**TASK:** Reproduce each line exactly. Skip none.

**DATA EXCERPT:**
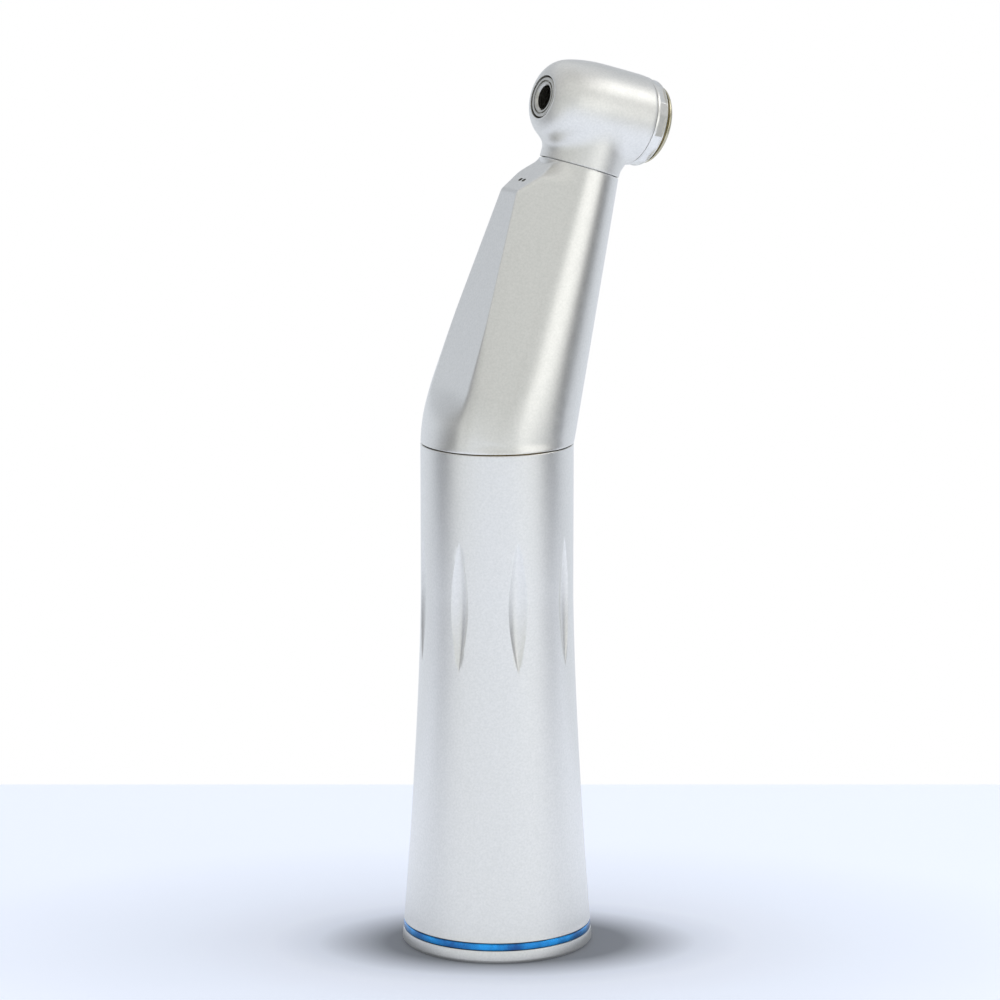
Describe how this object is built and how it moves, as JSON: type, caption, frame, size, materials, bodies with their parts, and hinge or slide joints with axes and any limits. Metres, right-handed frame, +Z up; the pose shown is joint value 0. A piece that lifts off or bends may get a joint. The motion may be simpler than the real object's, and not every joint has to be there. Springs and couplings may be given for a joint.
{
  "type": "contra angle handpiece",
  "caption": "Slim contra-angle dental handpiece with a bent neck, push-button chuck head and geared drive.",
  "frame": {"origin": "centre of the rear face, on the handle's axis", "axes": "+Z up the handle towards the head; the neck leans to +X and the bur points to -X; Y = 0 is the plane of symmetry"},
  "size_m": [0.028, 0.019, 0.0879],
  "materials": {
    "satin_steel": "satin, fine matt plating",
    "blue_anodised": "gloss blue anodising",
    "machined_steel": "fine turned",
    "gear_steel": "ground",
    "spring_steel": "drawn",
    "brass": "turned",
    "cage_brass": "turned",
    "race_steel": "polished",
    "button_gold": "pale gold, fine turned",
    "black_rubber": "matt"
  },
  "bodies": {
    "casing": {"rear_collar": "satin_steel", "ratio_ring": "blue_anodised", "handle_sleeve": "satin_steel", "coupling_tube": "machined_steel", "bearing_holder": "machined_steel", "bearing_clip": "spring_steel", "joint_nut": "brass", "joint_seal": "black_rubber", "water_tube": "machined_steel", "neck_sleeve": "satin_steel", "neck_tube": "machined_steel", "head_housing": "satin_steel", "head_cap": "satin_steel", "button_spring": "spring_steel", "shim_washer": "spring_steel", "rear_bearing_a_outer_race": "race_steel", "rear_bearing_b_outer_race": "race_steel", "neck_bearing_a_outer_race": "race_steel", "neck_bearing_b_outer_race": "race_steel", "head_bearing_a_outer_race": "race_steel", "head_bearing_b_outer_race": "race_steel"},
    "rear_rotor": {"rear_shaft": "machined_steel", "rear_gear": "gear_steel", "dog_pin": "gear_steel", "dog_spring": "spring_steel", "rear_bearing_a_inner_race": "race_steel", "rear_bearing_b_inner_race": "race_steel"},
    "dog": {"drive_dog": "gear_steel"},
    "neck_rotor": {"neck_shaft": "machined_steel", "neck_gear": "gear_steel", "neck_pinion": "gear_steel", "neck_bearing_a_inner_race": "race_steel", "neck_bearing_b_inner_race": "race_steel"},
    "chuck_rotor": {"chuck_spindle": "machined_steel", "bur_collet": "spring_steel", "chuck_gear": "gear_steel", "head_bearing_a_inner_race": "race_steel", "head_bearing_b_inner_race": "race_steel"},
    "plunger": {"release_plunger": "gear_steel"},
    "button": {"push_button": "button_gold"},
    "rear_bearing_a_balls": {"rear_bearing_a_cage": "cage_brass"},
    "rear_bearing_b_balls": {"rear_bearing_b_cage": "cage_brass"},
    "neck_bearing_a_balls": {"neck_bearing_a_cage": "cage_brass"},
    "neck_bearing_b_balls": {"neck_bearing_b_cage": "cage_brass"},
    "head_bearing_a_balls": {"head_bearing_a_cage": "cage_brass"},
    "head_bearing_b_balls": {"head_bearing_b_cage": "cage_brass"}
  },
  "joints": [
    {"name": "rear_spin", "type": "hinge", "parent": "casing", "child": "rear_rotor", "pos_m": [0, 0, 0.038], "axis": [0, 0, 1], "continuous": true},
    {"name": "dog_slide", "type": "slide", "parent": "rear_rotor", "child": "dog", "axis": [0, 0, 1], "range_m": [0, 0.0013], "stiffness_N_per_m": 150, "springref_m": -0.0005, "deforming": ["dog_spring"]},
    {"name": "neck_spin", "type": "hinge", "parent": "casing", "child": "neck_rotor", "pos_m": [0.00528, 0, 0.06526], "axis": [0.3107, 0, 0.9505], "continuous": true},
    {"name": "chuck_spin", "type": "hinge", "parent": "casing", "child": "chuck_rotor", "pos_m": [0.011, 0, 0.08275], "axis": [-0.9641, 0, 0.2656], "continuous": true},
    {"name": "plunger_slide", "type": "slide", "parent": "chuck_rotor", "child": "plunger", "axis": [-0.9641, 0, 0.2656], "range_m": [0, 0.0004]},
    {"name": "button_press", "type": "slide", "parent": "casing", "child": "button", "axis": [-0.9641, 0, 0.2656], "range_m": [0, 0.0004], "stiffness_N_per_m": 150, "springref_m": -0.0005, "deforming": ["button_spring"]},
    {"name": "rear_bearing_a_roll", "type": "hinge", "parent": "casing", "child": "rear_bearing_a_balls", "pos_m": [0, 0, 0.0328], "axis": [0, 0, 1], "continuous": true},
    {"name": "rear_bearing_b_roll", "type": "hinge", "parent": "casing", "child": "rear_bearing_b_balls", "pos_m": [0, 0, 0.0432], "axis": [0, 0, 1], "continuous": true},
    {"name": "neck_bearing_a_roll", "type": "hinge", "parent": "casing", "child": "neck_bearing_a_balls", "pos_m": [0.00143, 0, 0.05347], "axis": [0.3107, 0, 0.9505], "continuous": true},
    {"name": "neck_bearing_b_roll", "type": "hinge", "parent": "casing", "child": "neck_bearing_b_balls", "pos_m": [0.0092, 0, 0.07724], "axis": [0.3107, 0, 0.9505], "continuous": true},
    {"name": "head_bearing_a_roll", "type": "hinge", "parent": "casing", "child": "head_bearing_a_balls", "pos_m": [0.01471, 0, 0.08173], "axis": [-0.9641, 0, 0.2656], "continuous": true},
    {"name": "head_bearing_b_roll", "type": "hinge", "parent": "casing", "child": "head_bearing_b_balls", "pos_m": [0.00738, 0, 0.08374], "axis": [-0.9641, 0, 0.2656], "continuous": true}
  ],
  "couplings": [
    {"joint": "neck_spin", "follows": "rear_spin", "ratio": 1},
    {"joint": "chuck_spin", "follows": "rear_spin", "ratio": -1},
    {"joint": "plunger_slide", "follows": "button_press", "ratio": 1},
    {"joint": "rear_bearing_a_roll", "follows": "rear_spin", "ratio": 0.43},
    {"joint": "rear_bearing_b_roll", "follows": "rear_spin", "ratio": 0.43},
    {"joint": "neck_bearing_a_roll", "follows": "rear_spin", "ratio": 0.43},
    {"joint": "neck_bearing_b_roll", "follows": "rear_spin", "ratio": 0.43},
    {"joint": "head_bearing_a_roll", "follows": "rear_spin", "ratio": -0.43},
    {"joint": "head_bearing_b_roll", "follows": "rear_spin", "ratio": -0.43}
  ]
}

**RESPONSE:**
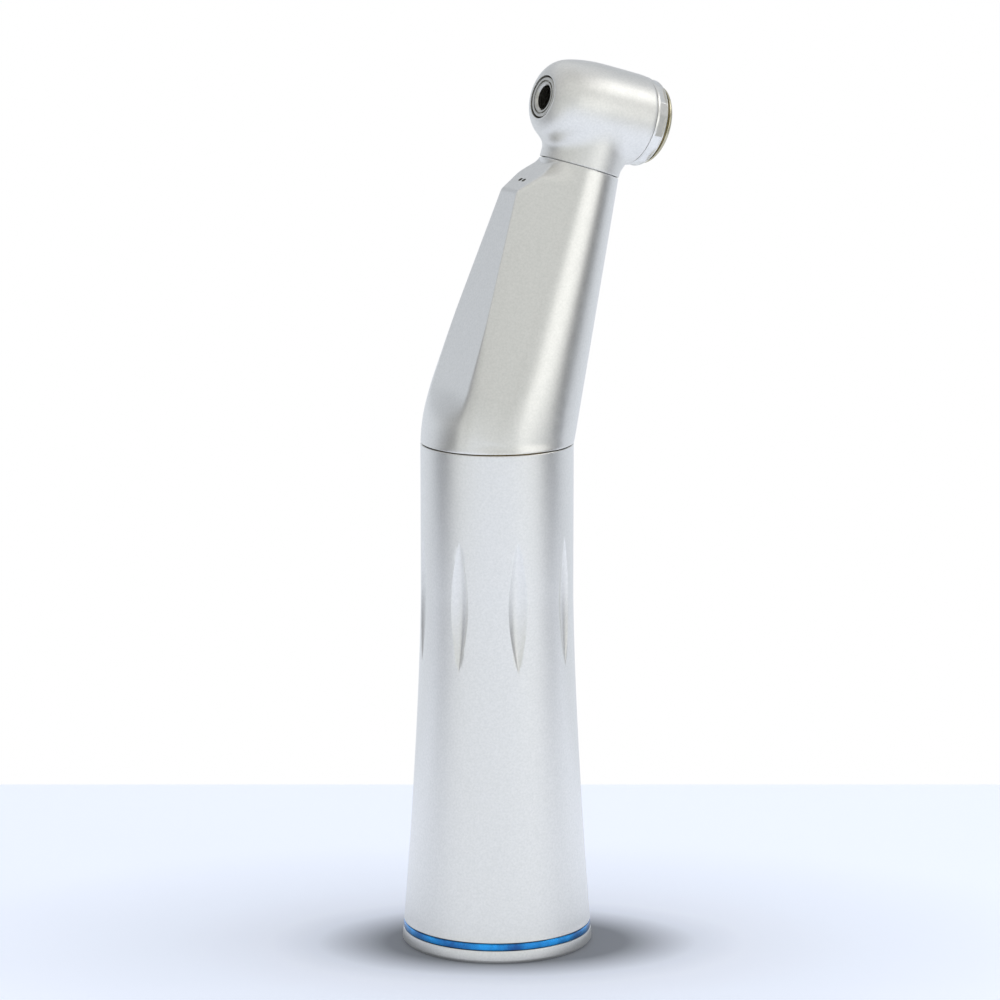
Describe how this object is built and how it moves, as JSON: type, caption, frame, size, materials, bodies with their parts, and hinge or slide joints with axes and any limits. Metres, right-handed frame, +Z up; the pose shown is joint value 0. A piece that lifts off or bends may get a joint. The motion may be simpler than the real object's, and not every joint has to be there. Springs and couplings may be given for a joint.
{
  "type": "contra angle handpiece",
  "caption": "Slim contra-angle dental handpiece with a bent neck, push-button chuck head and geared drive.",
  "frame": {"origin": "centre of the rear face, on the handle's axis", "axes": "+Z up the handle towards the head; the neck leans to +X and the bur points to -X; Y = 0 is the plane of symmetry"},
  "size_m": [0.028, 0.019, 0.0879],
  "materials": {
    "satin_steel": "satin, fine matt plating",
    "blue_anodised": "gloss blue anodising",
    "machined_steel": "fine turned",
    "gear_steel": "ground",
    "spring_steel": "drawn",
    "brass": "turned",
    "cage_brass": "turned",
    "race_steel": "polished",
    "button_gold": "pale gold, fine turned",
    "black_rubber": "matt"
  },
  "bodies": {
    "casing": {"rear_collar": "satin_steel", "ratio_ring": "blue_anodised", "handle_sleeve": "satin_steel", "coupling_tube": "machined_steel", "bearing_holder": "machined_steel", "bearing_clip": "spring_steel", "joint_nut": "brass", "joint_seal": "black_rubber", "water_tube": "machined_steel", "neck_sleeve": "satin_steel", "neck_tube": "machined_steel", "head_housing": "satin_steel", "head_cap": "satin_steel", "button_spring": "spring_steel", "shim_washer": "spring_steel", "rear_bearing_a_outer_race": "race_steel", "rear_bearing_b_outer_race": "race_steel", "neck_bearing_a_outer_race": "race_steel", "neck_bearing_b_outer_race": "race_steel", "head_bearing_a_outer_race": "race_steel", "head_bearing_b_outer_race": "race_steel"},
    "rear_rotor": {"rear_shaft": "machined_steel", "rear_gear": "gear_steel", "dog_pin": "gear_steel", "dog_spring": "spring_steel", "rear_bearing_a_inner_race": "race_steel", "rear_bearing_b_inner_race": "race_steel"},
    "dog": {"drive_dog": "gear_steel"},
    "neck_rotor": {"neck_shaft": "machined_steel", "neck_gear": "gear_steel", "neck_pinion": "gear_steel", "neck_bearing_a_inner_race": "race_steel", "neck_bearing_b_inner_race": "race_steel"},
    "chuck_rotor": {"chuck_spindle": "machined_steel", "bur_collet": "spring_steel", "chuck_gear": "gear_steel", "head_bearing_a_inner_race": "race_steel", "head_bearing_b_inner_race": "race_steel"},
    "plunger": {"release_plunger": "gear_steel"},
    "button": {"push_button": "button_gold"},
    "rear_bearing_a_balls": {"rear_bearing_a_cage": "cage_brass"},
    "rear_bearing_b_balls": {"rear_bearing_b_cage": "cage_brass"},
    "neck_bearing_a_balls": {"neck_bearing_a_cage": "cage_brass"},
    "neck_bearing_b_balls": {"neck_bearing_b_cage": "cage_brass"},
    "head_bearing_a_balls": {"head_bearing_a_cage": "cage_brass"},
    "head_bearing_b_balls": {"head_bearing_b_cage": "cage_brass"}
  },
  "joints": [
    {"name": "rear_spin", "type": "hinge", "parent": "casing", "child": "rear_rotor", "pos_m": [0, 0, 0.038], "axis": [0, 0, 1], "continuous": true},
    {"name": "dog_slide", "type": "slide", "parent": "rear_rotor", "child": "dog", "axis": [0, 0, 1], "range_m": [0, 0.0013], "stiffness_N_per_m": 150, "springref_m": -0.0005, "deforming": ["dog_spring"]},
    {"name": "neck_spin", "type": "hinge", "parent": "casing", "child": "neck_rotor", "pos_m": [0.00528, 0, 0.06526], "axis": [0.3107, 0, 0.9505], "continuous": true},
    {"name": "chuck_spin", "type": "hinge", "parent": "casing", "child": "chuck_rotor", "pos_m": [0.011, 0, 0.08275], "axis": [-0.9641, 0, 0.2656], "continuous": true},
    {"name": "plunger_slide", "type": "slide", "parent": "chuck_rotor", "child": "plunger", "axis": [-0.9641, 0, 0.2656], "range_m": [0, 0.0004]},
    {"name": "button_press", "type": "slide", "parent": "casing", "child": "button", "axis": [-0.9641, 0, 0.2656], "range_m": [0, 0.0004], "stiffness_N_per_m": 150, "springref_m": -0.0005, "deforming": ["button_spring"]},
    {"name": "rear_bearing_a_roll", "type": "hinge", "parent": "casing", "child": "rear_bearing_a_balls", "pos_m": [0, 0, 0.0328], "axis": [0, 0, 1], "continuous": true},
    {"name": "rear_bearing_b_roll", "type": "hinge", "parent": "casing", "child": "rear_bearing_b_balls", "pos_m": [0, 0, 0.0432], "axis": [0, 0, 1], "continuous": true},
    {"name": "neck_bearing_a_roll", "type": "hinge", "parent": "casing", "child": "neck_bearing_a_balls", "pos_m": [0.00143, 0, 0.05347], "axis": [0.3107, 0, 0.9505], "continuous": true},
    {"name": "neck_bearing_b_roll", "type": "hinge", "parent": "casing", "child": "neck_bearing_b_balls", "pos_m": [0.0092, 0, 0.07724], "axis": [0.3107, 0, 0.9505], "continuous": true},
    {"name": "head_bearing_a_roll", "type": "hinge", "parent": "casing", "child": "head_bearing_a_balls", "pos_m": [0.01471, 0, 0.08173], "axis": [-0.9641, 0, 0.2656], "continuous": true},
    {"name": "head_bearing_b_roll", "type": "hinge", "parent": "casing", "child": "head_bearing_b_balls", "pos_m": [0.00738, 0, 0.08374], "axis": [-0.9641, 0, 0.2656], "continuous": true}
  ],
  "couplings": [
    {"joint": "neck_spin", "follows": "rear_spin", "ratio": 1},
    {"joint": "chuck_spin", "follows": "rear_spin", "ratio": -1},
    {"joint": "plunger_slide", "follows": "button_press", "ratio": 1},
    {"joint": "rear_bearing_a_roll", "follows": "rear_spin", "ratio": 0.43},
    {"joint": "rear_bearing_b_roll", "follows": "rear_spin", "ratio": 0.43},
    {"joint": "neck_bearing_a_roll", "follows": "rear_spin", "ratio": 0.43},
    {"joint": "neck_bearing_b_roll", "follows": "rear_spin", "ratio": 0.43},
    {"joint": "head_bearing_a_roll", "follows": "rear_spin", "ratio": -0.43},
    {"joint": "head_bearing_b_roll", "follows": "rear_spin", "ratio": -0.43}
  ]
}